Dozens of cartoons that portray Korean women forced to serve as sex slaves for the Japanese military during World War II will be displayed in South Korea following a successful exhibition in France, organizers said Friday.

The Korea Manhwa Contents Agency will hold the exhibition in Bucheon, Gyeonggi Province, from Feb. 18-March 16, featuring more than 20 cartoons and videos narrating the story of the victims of Japan’s sexual enslavement, according to the organizers.

The cartoons were drawn by established South Korean cartoonists such as Park Geon-woong, Kim Geun-sook, Shin Ji-soo, Lee Hyun-se and Park Jae-dong to raise the world’s awareness of the sex slavery issue.

The exhibition, organized by the agency, gained media spotlight earlier this month at the Angouleme International Comics Festival in France, which drew more than 17,000 visitors from Jan. 30 to Feb. 2, despite Japan’s vigorous lobbying efforts to block the event.

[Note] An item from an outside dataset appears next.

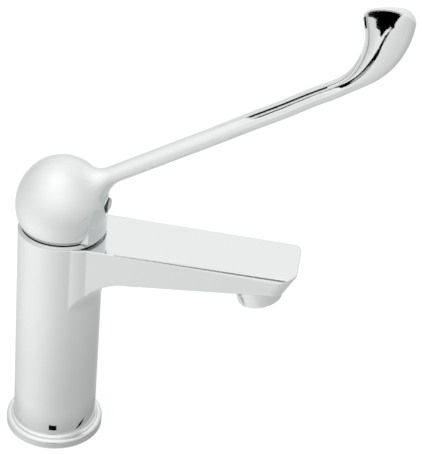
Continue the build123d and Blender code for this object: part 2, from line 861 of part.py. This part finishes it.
with BuildPart() as lever_handle:
    add(ball_profile(ball_r, ball_top_rise))
    revolve(axis=Axis.Z)
    # straight root of the rod, blended into the ball
    with BuildSketch(Plane(origin=rod_point(ball_r / 3), x_dir=(0, 1, 0), z_dir=rod_dir)):
        Circle(rod_r)
    extrude(amount=(rod_end_x - ball_r / 3) / math.cos(rise))
    neck_edges = [
        e
        for e in lever_handle.edges()
        if ball_r / 2 < e.center().X < ball_r and e.center().Z > pivot_z + 2 * rod_r
    ]
    fillet(neck_edges, neck_blend_r)
    # the pad stands proud above and below, and takes a little off the ball between
    with BuildPart(mode=Mode.PRIVATE) as waist:
        with BuildSketch(Plane.YZ.offset(pad_r / 2)):
            with Locations((0, pivot_z)):
                Rectangle(2 * pad_half_w, ball_r / 2)
        extrude(amount=pad_r)
        with BuildSketch(Plane.XY.offset(pad_foot_z)):
            Circle(pad_r)
        extrude(amount=pad_foot_z, mode=Mode.SUBTRACT)
    add(waist.part, mode=Mode.SUBTRACT)
    add(front_pad.part)
    add(paddle.part)

    # inside: hollow ball, cut off square to the stem, with the boss for the stem's shank
    with BuildPart(mode=Mode.PRIVATE) as hollow:
        add(ball_profile(ball_r - ball_wall, ball_top_rise - ball_wall))
        revolve(axis=Axis.Z)
    add(hollow.part, mode=Mode.SUBTRACT)
    with BuildSketch(stem_axis.offset(rim_level)):
        Circle(2 * ball_r)
    extrude(amount=-ball_r, mode=Mode.SUBTRACT)
    with BuildSketch(stem_axis.offset(stem_boss_foot)):
        Circle(stem_boss_r)
    extrude(amount=stem_boss_top - stem_boss_foot)
    with BuildSketch(screw_plane.offset(plug_seat)):
        Circle(screw_boss_r)
    extrude(amount=screw_boss_end - plug_seat)
    with BuildSketch(stem_axis):
        Rectangle(shank_w + 2 * seat_gap, shank_w + 2 * seat_gap)
    extrude(amount=shank_top + shank_end_gap, mode=Mode.SUBTRACT)
    with BuildSketch(screw_plane.offset(-2 * plug_seat)):
        Circle(plug_r + seat_gap)
    extrude(amount=3 * plug_seat, mode=Mode.SUBTRACT)
    with BuildSketch(screw_plane):
        Circle(screw_r + seat_gap)
    extrude(amount=screw_end, mode=Mode.SUBTRACT)

with BuildPart() as grub_screw:
    with BuildSketch(screw_plane.offset(screw_in)):
        Circle(screw_r)
    extrude(amount=screw_end - screw_in)
    screw_axis = Axis(screw_plane.origin, screw_plane.z_dir)
    chamfer(grub_screw.edges().group_by(screw_axis)[-1], screw_cup)
    with BuildSketch(screw_plane.offset(screw_in)):
        RegularPolygon(radius=hex_r, side_count=6)
    extrude(amount=hex_depth, mode=Mode.SUBTRACT)

with BuildPart() as indicator_plug:
    with BuildSketch(Plane(origin=screw_plane.origin, x_dir=(0, 1, 0), z_dir=screw_plane.z_dir)):
        Circle(plug_r)
    extrude(amount=plug_seat)
    with BuildSketch(screw_plane):
        Circle(plug_peg_r)
    extrude(amount=plug_peg_end)
    with BuildPart(mode=Mode.PRIVATE) as dome:
        with BuildSketch(Plane(origin=screw_plane.origin, x_dir=-screw_plane.z_dir, z_dir=(0, 1, 0))):
            with BuildLine():
                ThreePointArc(
                    (0, plug_r), (plug_dome * 0.74, plug_r * 0.52), (plug_dome, 0)
                )
                Polyline((plug_dome, 0), (0, 0), (0, plug_r))
            make_face()
        revolve(axis=screw_axis)
    add(dome.part)

# Outlet: screwed-in housing with its ring, insert with the water holes, and gasket
with BuildPart() as aerator_housing:
    with BuildSketch(outlet_plane):
        Circle(outlet_rim_r)
    with BuildSketch(outlet_plane.offset(outlet_ring_h - outlet_ring_edge)):
        Circle(outlet_ring_r)
    loft(ruled=True)
    with BuildSketch(outlet_plane.offset(outlet_ring_h - outlet_ring_edge)):
        Circle(outlet_ring_r)
    extrude(amount=outlet_ring_edge)
    with BuildSketch(outlet_plane):
        Circle(outlet_thread_r)
    extrude(amount=outlet_thread_end)
    with BuildSketch(outlet_plane):
        Circle(outlet_bore_r + seat_gap)
    extrude(amount=outlet_thread_end, mode=Mode.SUBTRACT)
    rim_edges = aerator_housing.edges().filter_by(GeomType.CIRCLE)
    outlet_axis = Axis(outlet_plane.origin, outlet_plane.z_dir)
    chamfer(rim_edges.group_by(outlet_axis)[0], outlet_rim_chamfer)

with BuildPart() as aerator_insert:
    with BuildSketch(outlet_plane.offset(insert_foot)):
        Circle(outlet_bore_r)
    extrude(amount=outlet_thread_end - insert_foot)
    with BuildSketch(outlet_plane.offset(insert_foot)):
        with HexLocations(hole_step / 2, 7, 7):
            Circle(hole_r)
        Circle(outlet_bore_r - insert_wall, mode=Mode.INTERSECT)
    extrude(amount=insert_floor + 1, mode=Mode.SUBTRACT)
    with BuildSketch(outlet_plane.offset(insert_foot + insert_floor)):
        Circle(outlet_bore_r - insert_wall)
    extrude(amount=outlet_thread_end, mode=Mode.SUBTRACT)

with BuildPart() as aerator_gasket:
    with BuildSketch(outlet_plane.offset(outlet_thread_end)):
        Circle(outlet_thread_r)
        Circle(outlet_way_r, mode=Mode.SUBTRACT)
    extrude(amount=outlet_socket_end - outlet_thread_end)

# Write every piece under its own name
pieces = {
    "body_casting": body_casting,
    "base_ring": base_ring,
    "base_gasket": base_gasket,
    "collar_ring": collar_ring,
    "cartridge_base": cartridge_base,
    "inlet_seals": inlet_seals,
    "fixed_disc": fixed_disc,
    "moving_disc": moving_disc,
    "disc_carrier": disc_carrier,
    "cartridge_housing": cartridge_housing,
    "lower_o_ring": lower_o_ring,
    "upper_o_ring": upper_o_ring,
    "cartridge_nut": cartridge_nut,
    "cartridge_rotor": cartridge_rotor,
    "pivot_pin": pivot_pin,
    "glide_ring": glide_ring,
    "lever_stem": lever_stem,
    "lever_handle": lever_handle,
    "grub_screw": grub_screw,
    "indicator_plug": indicator_plug,
    "aerator_housing": aerator_housing,
    "aerator_insert": aerator_insert,
    "aerator_gasket": aerator_gasket,
}
for name, piece in pieces.items():
    piece.part.label = name
    export_step(piece.part, f"parts/{name}.step")
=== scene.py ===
import math

import bpy
from mathutils import Matrix, Vector

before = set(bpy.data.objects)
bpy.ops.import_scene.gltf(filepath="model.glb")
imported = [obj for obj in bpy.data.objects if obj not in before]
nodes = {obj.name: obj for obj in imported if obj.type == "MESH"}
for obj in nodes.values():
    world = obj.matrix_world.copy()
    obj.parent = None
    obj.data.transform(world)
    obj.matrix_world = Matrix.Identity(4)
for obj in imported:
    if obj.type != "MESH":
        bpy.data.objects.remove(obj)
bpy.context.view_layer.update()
scene = bpy.context.scene
scene.view_settings.view_transform = "Standard"

# Camera at the photograph's place, tilt and lens
camera_place = Vector((0.1430, -0.6881, 0.5772))
camera_right = Vector((0.9863, 0.1429, 0.0821)).normalized()
camera_up = Vector((-0.1451, 0.5177, 0.8431)).normalized()
camera_back = camera_right.cross(camera_up)
camera_turn = Matrix((camera_right, camera_up, camera_back)).transposed().to_4x4()
camera_data = bpy.data.cameras.new("camera")
camera_data.sensor_width = 36.0
camera_data.sensor_fit = "AUTO"
camera_data.lens = 123.57
camera_data.clip_start = 0.01
camera_data.clip_end = 50.0
camera = bpy.data.objects.new("camera", camera_data)
camera.matrix_world = Matrix.Translation(camera_place) @ camera_turn
scene.collection.objects.link(camera)
scene.camera = camera


# Materials are written as sums and products of values that vary over a piece
class Value:
    """An output of a node. Arithmetic on it adds the Math nodes."""

    def __init__(self, graph, socket):
        self.graph = graph
        self.socket = socket

    def math(self, operation, first, second=None):
        sockets = {0: first}
        if second is not None:
            sockets[1] = second
        return self.graph.node("Math", {"operation": operation}, sockets)

    def __add__(self, other):
        return self.math("ADD", self, other)

    def __sub__(self, other):
        return self.math("SUBTRACT", self, other)

    def __rsub__(self, other):
        return self.math("SUBTRACT", other, self)

    def __mul__(self, other):
        return self.math("MULTIPLY", self, other)

    __radd__ = __add__
    __rmul__ = __mul__

    def root(self):
        return self.math("SQRT", self)

    def larger(self, other):
        return self.math("MAXIMUM", self, other)

    def ramp(self, low, high):
        """0 up to low, 1 from high on, smooth between."""
        sockets = {"Value": self, "From Min": low, "From Max": high}
        return self.graph.node("MapRange", {"interpolation_type": "SMOOTHSTEP"}, sockets)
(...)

“The event succeeded in letting the world know the reality of Japan’s wartime sexual enslavement of Asian women as cartoon industry people from around the world and French citizens crowded the exhibition venue all through the festival period,” the agency said in a release.

“Back here, we decided to reexhibit them to help Bucheon citizens acquire knowledge of how the former comfort women were hurt and how cruel the Japanese military was.”

Historians say up to 200,000 women, many of them Korean, were coerced into sexual servitude by the Japanese army at front-line brothels during World War II when the Korean Peninsula was a Japanese colony. Of the 237 Korean women who reported themselves as former sex slaves, 55 are still alive.